One of the publicity tags on the back of the proof copy of The Kingmaking describes it as the "First book of an epic Arthurian saga to compare with Sharon Penman and Marion Zimmer Bradley". Sharon Penman's historical novels are of similar size to The Kingmaking and Helen Hollick acknowledges Penman's advice in the dedication and the prefatory note. However, while Helen Hollick's book seems to be aimed at a similar market to those of Penman, rather than the fantasy audience who have often been the targets of recent Arthurian fiction, The Kingmaking encounters problems which Penman's books may not have. Sharon Penman tends to deal with fictionalised accounts of the doings of well-documented historical figures from mediaeval England, such as Simon de Montfort or Richard III. Helen Hollick's `historical' characters include many who may not have existed at all, or at least have been relocated out of their period. Her fifth century Britain is probably much more her own creation than the societies in which the historical novelist using a later period writes their fiction. In this, she is closer to Marion Bradley, whose The Mists of Avalon, perhaps the most influential of recent reinterpretations of the Arthurian legend, was similarly based in a post-Roman but pre- Saxon Britain. There are traces of Bradley in Hollick, such as the occasional reference to "the Old Ways", and the inclusion of goddess-worshippers at Ynys Witrin. However, Hollick's Ladies at the Lake are not the oppressed but dignified pagan community of The Mists of Avalon, but "brash and gaudy" women, "living a pretence", who no longer appear to believe in what they are doing, unlike the sisters at the Christian settlement. As in Bradley's novel, Helen Hollick has a young Morgaine present at Ynys Witrin, but it seems that there will be no paganism to nourish her.
Another feature that The Kingmaking shares with The Mists of Avalon is its heavy reliance on a female voice. This is not as developed as Bradley's Morgaine, but the reader's sympathies appear encouraged to lie with Gwenhwyfar, and when she is missing something is lost. Helen Hollick helps redress the wounds done to Gwenhwyfar's reputation by Marion Bradley; in The Kingmaking Gwenhwyfar is no pious, barren weakling but an assertive woman who knows the ways of the sword, is an accomplished horsewoman and has presented Arthur with one son by the close of the book.
One author that Heinemann have not compared Helen Hollick to is Jack Whyte. Although these comments are largely based upon a few glances at the two volumes of Whyte's Arthurian saga available in paperback, Whyte seems to have pushed the origins of the Arthurian legends back yet further than Helen Hollick, to the end of Roman rule in Britain during the first decade of the fifth century, and as such might be a useful comparison.

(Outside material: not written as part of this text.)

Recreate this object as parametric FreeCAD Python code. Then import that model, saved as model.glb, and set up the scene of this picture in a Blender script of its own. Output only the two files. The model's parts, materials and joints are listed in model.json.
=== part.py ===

The chief failing with The Kingmaking is that it does not really stand alone as a novel in its own right, which as the first part of a trilogy, it should be able to do. It spends too much time setting up situations to be expanded and resolved in the remaining books in the trilogy; Arthur's winning of Caliburn from the Jutish thegn Aethel, his humiliation of Hengest and proclamation of his kingship over the "Cymry" providing a barely effective climax. However, one senses Helen Hollick's enthusiasm for her material increasing as one nears the end of the book; she displays throughout an impressive command of Arthurian legend and has deployed that knowledge well, although the manner in which she has presented her speculations is not as inspiring as the Arthurian saga itself. Nevertheless, I expect her second book to be better.
The Kingmaking is published as a large format paperback in the UK by William Heinemann, and in standard format by Mandarin.